PROMPT
Where a line contains the string "update", copy that line.

DATASET EXTRACT
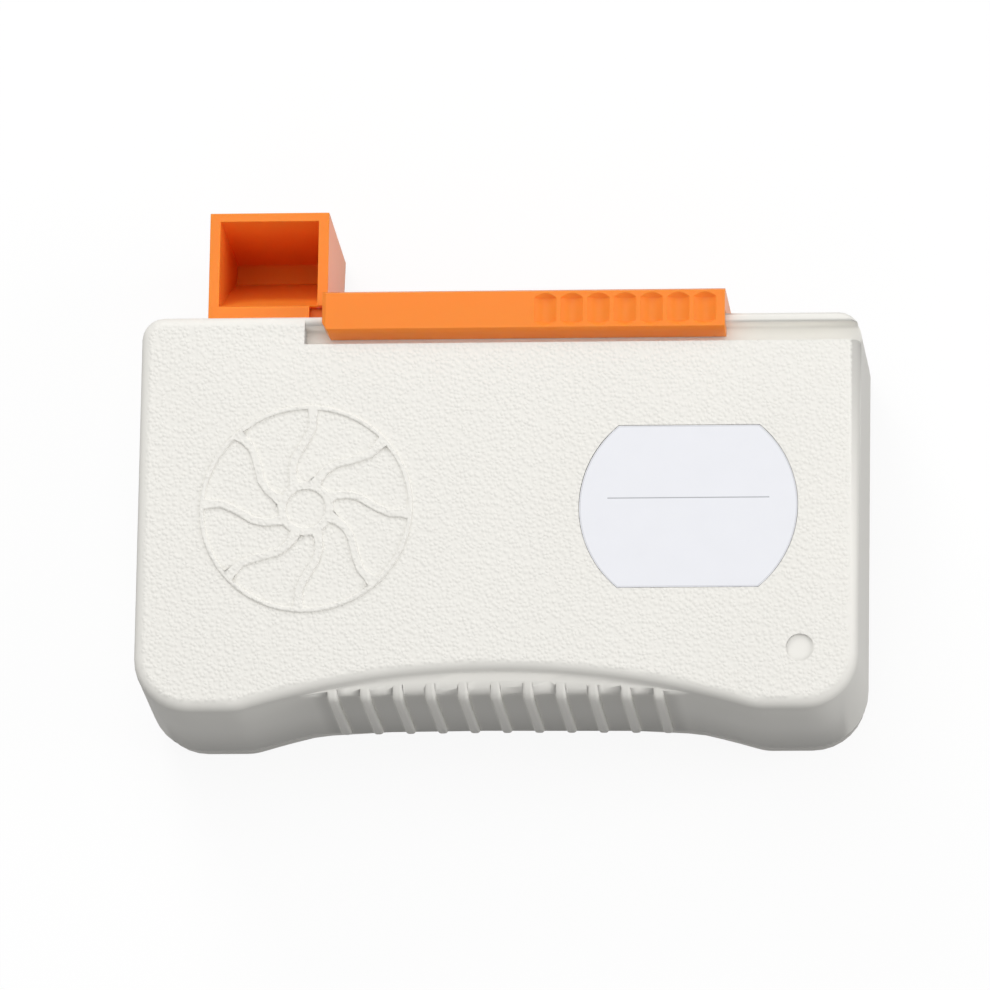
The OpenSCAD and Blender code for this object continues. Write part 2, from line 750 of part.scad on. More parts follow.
// Thumb slider
module thumb_slider() {
    plate_x0 = hood_x1 + seat_gap;
    plate_z0 = tab_z0 - wall;
    chamfer = 0.6;
    // Distance of the first scoop's middle from the slider's right end
    scoop_in = 3.6;
    // Corner cut off the slider's lower left end
    corner = [1.2, 2];
    color("darkorange") difference() {
        union() {
            along_x(slider_x0, slider_x1) polygon([
                [slider_top, hood_z1 + seat_gap], [slider_top, slider_z - slider_bevel],
                [slider_top - slider_bevel / 2, slider_z], [skirt_y + chamfer, slider_z],
                [skirt_y, slider_z - 2 * chamfer], [skirt_y, groove_z + run_gap],
                [rail_y - run_gap, groove_z + run_gap], [rail_y - run_gap, rail_z + run_gap],
                [shutter_y, rail_z + run_gap], [shutter_y, hood_z1 + seat_gap]]);
            box([plate_x0, shutter_y, plate_z0], [slider_x1, slider_top, hood_z1 + seat_gap + weld]);
            box([tab_x0, tab_y, tab_z0], [tab_x0 + tab_l, shutter_y + weld, tab_z1]);
            slider_tongue();
        }
        box([plate_x0 + 2 * wall, shutter_y - cut, tab_z1 + wall],
            [slider_x1 - wall, slider_top - wall, hood_z1 - wall]);
        for (i = [0:scoop_count - 1]) thumb_scoop(slider_x1 - scoop_in - scoop_pitch * i);
        translate([slider_x0, skirt_y, groove_z]) linear_extrude(slider_z) polygon([
            [-corner[0], 2 * corner[1]], [2 * corner[0], -corner[1]], [-corner[0], -corner[1]]]);
        translate([slider_x0, 0, slider_z]) rotate([0, 45, 0])
            cube([slider_bevel, 4 * body_h, slider_bevel], center = true);
        for (x = rack_screw_x)
            rack_rod(x, tab_y - cut, rack_screw_r + shaft_gap, cut + 2 * screw_bite);
    }
}

// One scoop for the thumb: a round hollow that runs out steeply at both ends
module thumb_scoop(x) {
    r = (pow(scoop_w / 2, 2) + scoop_d * scoop_d) / (2 * scoop_d);
    // Distance of the scoop's ends from the slider's upper and lower edges
    margin = 0.8;
    y0 = skirt_y + margin;
    y1 = slider_top - margin;
    translate([x, y0 + scoop_d, slider_z + r - scoop_d]) rotate([-90, 0, 0]) {
        cylinder(r = r, h = y1 - y0 - 2 * scoop_d, $fn = 48);
        translate([0, 0, -scoop_d]) cylinder(r1 = r - scoop_d, r2 = r, h = scoop_d, $fn = 48);
        translate([0, 0, y1 - y0 - 2 * scoop_d])
            cylinder(r1 = r, r2 = r - scoop_d, h = scoop_d, $fn = 48);
    }
}

// Tongue that carries the hood
tongue_l = 5;
tongue_t = 1.5;
tongue_z0 = 12;

module slider_tongue() {
    y = shutter_y + shutter_t + seat_gap;
    box([hood_x1 - tongue_l, y, tongue_z0],
        [hood_x1 + seat_gap + weld, y + tongue_t, hood_z1 - hood_wall - seat_gap]);
}

// Shutter hood: a plate over the window under an open scoop
module shutter_hood() {
    top = top_y + hood_h;
    ceiling = top - hood_plate;
    lip_y = top_y + hood_lip_h;
    back_y = ceiling - hood_back_h;
    back_t = hood_plate;
    lean = 1.4;
    slope = (back_y - lip_y) / (hood_d - back_t - lean);
    under = hood_plate;
    lip_t = hood_wall;
    color("darkorange") difference() {
        along_x(hood_x0, hood_x1) polygon([
            [shutter_y, hood_z0], [shutter_y, hood_z1], [top, hood_z1], [top - hood_fall, hood_z0],
            [back_y - under, hood_z0 + lean], [lip_y - under + slope * lip_t, hood_z1 - lip_t],
            [shutter_y + shutter_t, hood_z1 - lip_t], [shutter_y + shutter_t, hood_z0]]);
        along_x(hood_x0 + hood_wall, hood_x1 - hood_wall) polygon([
            [lip_y, hood_z1 + cut], [ceiling, hood_z1 + cut], [ceiling, hood_z0 + back_t],
            [back_y, hood_z0 + back_t + lean], [lip_y, hood_z1]]);
        tongue_slot();
    }
}

// Slot in the hood's foot that takes the slider's tongue, and the notch in front of it
module tongue_slot() {
    y = shutter_y + shutter_t;
    notch_l = 3.3;
    box([hood_x1 - tongue_l - seat_gap, y, tongue_z0 - seat_gap],
        [hood_x1 + cut, y + tongue_t + 2 * seat_gap, hood_z1 - hood_wall]);
    box([hood_x1 - notch_l, y - shutter_t / 2, hood_z1 - hood_wall - cut],
        [hood_x1 + cut, y + tongue_t + 2 * seat_gap, hood_z1 + cut]);
}

// Rack
rack_screw_r = 0.7;
rack_head_r = 1.25;
// Length of a rack screw inside the tab
screw_bite = 1.1;
rack_screw_x = [tab_x0 + tab_l / 4, tab_x0 + 3 * tab_l / 4];

// Cylinder along Y on the line of a rack screw, from height y
module rack_rod(x, y, r, h) {
    translate([x, y, (tab_z0 + tab_z1) / 2]) rotate([-90, 0, 0]) cylinder(r = r, h = h, $fn = 32);
}

module slider_rack() {
    pitch = PI * gear_m;
    first = -ceil(travel / pitch) - 1;
    color("gainsboro") difference() {
        union() {
            box([pinion_x + (first - 1 / 2) * pitch, rack_low, tab_z0],
                [tab_x0 + tab_l, rack_top, tab_z1]);
            for (i = [first:1]) rack_tooth(pinion_x + (i + 1 / 2) * pitch);
        }
        for (x = rack_screw_x)
            rack_rod(x, rack_low - cut, rack_screw_r + shaft_gap, rack_top - rack_low + 2 * cut);
    }
}

// Tooth of the rack with straight flanks, in the middle at x
module rack_tooth(x) {
    tip = addendum_share * gear_m;
    root = dedendum_share * gear_m;
    half = PI * gear_m / 4 - backlash / 4;
    lean = tan(pressure_angle);
    translate([x, rack_pitch_y, tab_z0]) linear_extrude(tab_z1 - tab_z0)
        polygon([[-half - root * lean, root + weld], [-half - root * lean, root],
                 [-half + tip * lean, -tip], [half - tip * lean, -tip],
                 [half + root * lean, root], [half + root * lean, root + weld]]);
}

module rack_screws() {
    color("dimgray") for (x = rack_screw_x) {
        rack_rod(x, rack_low, rack_screw_r, rack_top - rack_low + screw_bite);
        rack_rod(x, rack_low - rack_screw_r, rack_head_r, rack_screw_r);
    }
}

// Point on the involute of a circle, after a roll in degrees
function involute(base, roll) =
    base * [cos(roll) + roll * PI / 180 * sin(roll), sin(roll) - roll * PI / 180 * cos(roll)];

// Roll in degrees at which the involute reaches a radius
function roll_at(base, r) = sqrt(max(0, pow(r / base, 2) - 1)) * 180 / PI;

// Flat toothed wheel with one tooth centred on an angle
module gear_shape(teeth, phase) {
    pitch_r = gear_m * teeth / 2;
    base = pitch_r * cos(pressure_angle);
    tip_r = pitch_r + addendum_share * gear_m;
    root_r = pitch_r - dedendum_share * gear_m;
    start = max(base, root_r + weld * gear_m);
    half = 90 / teeth - backlash / 4 / pitch_r * 180 / PI;
    at_pitch = involute(base, roll_at(base, pitch_r));
    shift = half + atan2(at_pitch[1], at_pitch[0]);
    steps = 3;
    flank = [for (i = [0:steps]) let (r = start + (tip_r - start) * i / steps)
        involute(base, roll_at(base, r))];
    polygon([for (k = [0:teeth - 1]) each
        let (a = phase + 360 * k / teeth)
        concat(
            [root_r * [cos(a - shift), sin(a - shift)]],
            [for (p = flank) turn(p, a - shift)],
            [for (i = [steps:-1:0]) turn([flank[i][0], -flank[i][1]], a + shift)],
            [root_r * [cos(a + shift), sin(a + shift)]])]);
}

// Point p turned by an angle round the origin
function turn(p, a) = [p[0] * cos(a) - p[1] * sin(a), p[0] * sin(a) + p[1] * cos(a)];

module pinion() {
    color("gainsboro") difference() {
        translate([pinion_x, pinion_y, gear_z]) linear_extrude(gear_t) gear_shape(pinion_teeth, 90);
        rod(pinion_x, pinion_y, pinion_axle_r + shaft_gap, gear_z - cut, gear_z + gear_t + cut);
    }
}

// Drive gear with the hub that the return spring winds on
module drive_gear() {
    hole_r = 3.4;
    hole_at = 12.5;
    color("gainsboro") difference() {
        union() {
            translate([-reel_x, reel_y, gear_z]) linear_extrude(gear_t)
                gear_shape(drive_teeth, drive_phase);
            rod(-reel_x, reel_y, spring_hub_r, floor_t + side_gap, gear_z + weld);
            pawl_boss();
        }
        rod(-reel_x, reel_y, axle_r + shaft_gap, floor_t - cut, gear_z + gear_t + cut);
        for (i = [0:round_holes - 1]) {
            p = at_takeup(hole_at, 360 * (i + 1 / 2) / round_holes);
            rod(p[0], p[1], hole_r, gear_z - cut, gear_z + gear_t + cut);
        }
    }
}

// Spring finger on the drive gear that pushes the ratchet wheel
pawl_r = 18.4;
pawl_angle = -4;
pawl_sweep = 58;

module pawl_boss() {
    p = at_takeup(pawl_r, pawl_angle);
    rod(p[0], p[1], wall / 2, gear_z, pawl_z + pawl_t - seat_gap);
}

module drive_pawl() {
    p = at_takeup(pawl_r, pawl_angle);
    z0 = gear_z + gear_t + seat_gap;
    z1 = pawl_z + pawl_t - 2 * seat_gap;
    color("whitesmoke") difference() {
        union() {
            rod(p[0], p[1], wall / 2 + 2 * leaf_t, z0, z1);
            finger(pawl_r - wall / 2 - leaf_t, pawl_angle, leaf_tip_r, pawl_angle + pawl_sweep,
                   leaf_t, z0, z1);
        }
        rod(p[0], p[1], wall / 2 + shaft_gap, z0 - cut, z1 + cut);
    }
}

// Reels: a hub with its lower flange, an upper flange pressed on it and the roll of tape
neck_r = 4;
// Round holes in a reel's flange and in the drive gear
round_holes = 6;

module reel_hub(x) {
    color("whitesmoke") difference() {
        union() {
            rod(x, reel_y, flange_r, reel_z, reel_z + flange_t);
            rod(x, reel_y, hub_r, reel_z, flange_z - seat_gap);
            rod(x, reel_y, neck_r, reel_z, reel_end);
        }
        rod(x, reel_y, axle_r + shaft_gap, reel_z - cut, reel_end + cut);
        flange_holes(x, reel_z);
    }
}

module reel_flange(x) {
    color("whitesmoke") difference() {
        rod(x, reel_y, flange_r, flange_z, reel_end);
        rod(x, reel_y, neck_r + shaft_gap, flange_z - cut, reel_end + cut);
        flange_holes(x, flange_z);
    }
}

// Ring of round holes through the flange whose lower face is at z
module flange_holes(x, z) {
    hole_r = (flange_r - hub_r) / 4;
    r = (hub_r + flange_r + hole_r) / 2;
    for (i = [0:round_holes - 1]) {
        a = 360 * i / round_holes;
        rod(x + r * cos(a), reel_y + r * sin(a), hole_r, z - cut, z + flange_t + cut);
    }
}

module takeup_hub() {
    reel_hub(-reel_x);
}

module takeup_flange() {
    reel_flange(-reel_x);
}

module takeup_roll() {
    color("lightgray") tube(-reel_x, reel_y, used_r, hub_r + seat_gap, tape_z, tape_z + tape_w);
}

module supply_hub() {
    reel_hub(reel_x);
}

module supply_flange() {
    reel_flange(reel_x);
}

module supply_roll() {
    color("white") tube(reel_x, reel_y, fresh_r, hub_r + seat_gap, tape_z, tape_z + tape_w);
}

// Saw-toothed wheel under the take-up reel
module ratchet_wheel() {
    tooth_d = 1.1;
    z0 = pawl_z;
    color("gainsboro") difference() {
        translate([-reel_x, reel_y, z0]) linear_extrude(reel_z - seat_gap - z0)
            polygon([for (i = [0:ratchet_teeth - 1]) each
                let (a = 360 * i / ratchet_teeth)
                [ratchet_r * [cos(a), sin(a)], (ratchet_r - tooth_d) * [cos(a), sin(a)]]]);
        rod(-reel_x, reel_y, axle_r + shaft_gap, z0 - cut, reel_z + cut);
    }
}

front_shell();
back_cover();
label_plate();
window_frame();
pad_carrier();
cleaning_pad();
cleaning_tape();
guide_pins();
takeup_axle();
supply_axle();
pinion_axle();
case_screws();
anti_reverse_spring();
brake_washer();
return_spring();
thumb_slider();
shutter_hood();
slider_rack();
rack_screws();
pinion();
drive_gear();
drive_pawl();
takeup_hub();
takeup_flange();
ratchet_wheel();
takeup_roll();
supply_hub();
supply_flange();
supply_roll();
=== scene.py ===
"""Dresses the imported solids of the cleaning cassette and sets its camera, light and floor."""

import logging
import math
from collections.abc import Callable, Sequence
from dataclasses import dataclass, field
from enum import Enum

import bmesh
import bpy
from mathutils import Matrix, Vector


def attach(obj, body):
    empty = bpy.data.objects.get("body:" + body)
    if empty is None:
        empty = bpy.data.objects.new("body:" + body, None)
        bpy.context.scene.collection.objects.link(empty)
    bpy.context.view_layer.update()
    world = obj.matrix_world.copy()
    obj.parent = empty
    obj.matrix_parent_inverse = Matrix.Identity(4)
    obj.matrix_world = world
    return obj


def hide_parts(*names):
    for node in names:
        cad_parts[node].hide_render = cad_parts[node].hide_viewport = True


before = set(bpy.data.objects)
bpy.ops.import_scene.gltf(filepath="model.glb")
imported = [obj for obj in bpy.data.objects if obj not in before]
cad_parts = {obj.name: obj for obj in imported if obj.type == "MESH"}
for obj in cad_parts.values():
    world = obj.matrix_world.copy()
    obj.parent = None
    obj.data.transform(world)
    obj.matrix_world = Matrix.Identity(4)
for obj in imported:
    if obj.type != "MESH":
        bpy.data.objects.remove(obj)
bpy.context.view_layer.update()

LOG = logging.getLogger("cassette")
MM = 0.001
Colour = tuple[float, float, float]

# In millimetres, as the patterns use them: the middle of supply reel and label, which the
# take-up reel mirrors, and the spacing and half width of the finger ribs.
REEL_X, REEL_Y = 34.4, 0.35
RIB_PITCH, RIB_HALF = 5.85, 0.95


def linear(red: int, green: int, blue: int) -> Colour:
    """Turn a colour as a screen shows it into the light values that shaders use.

    Args:
        red: Red from 0 to 255.
        green: Green from 0 to 255.
        blue: Blue from 0 to 255.

    Returns:
        The three linear values.
    """
    knee, slope, foot, power = 0.04045, 12.92, 0.055, 2.4
    shares = [part / 255 for part in (red, green, blue)]
    return tuple(
        share / slope if share < knee else ((share + foot) / (1 + foot)) ** power
        for share in shares
    )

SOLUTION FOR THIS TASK
    bpy.context.view_layer.update()
bpy.context.view_layer.update()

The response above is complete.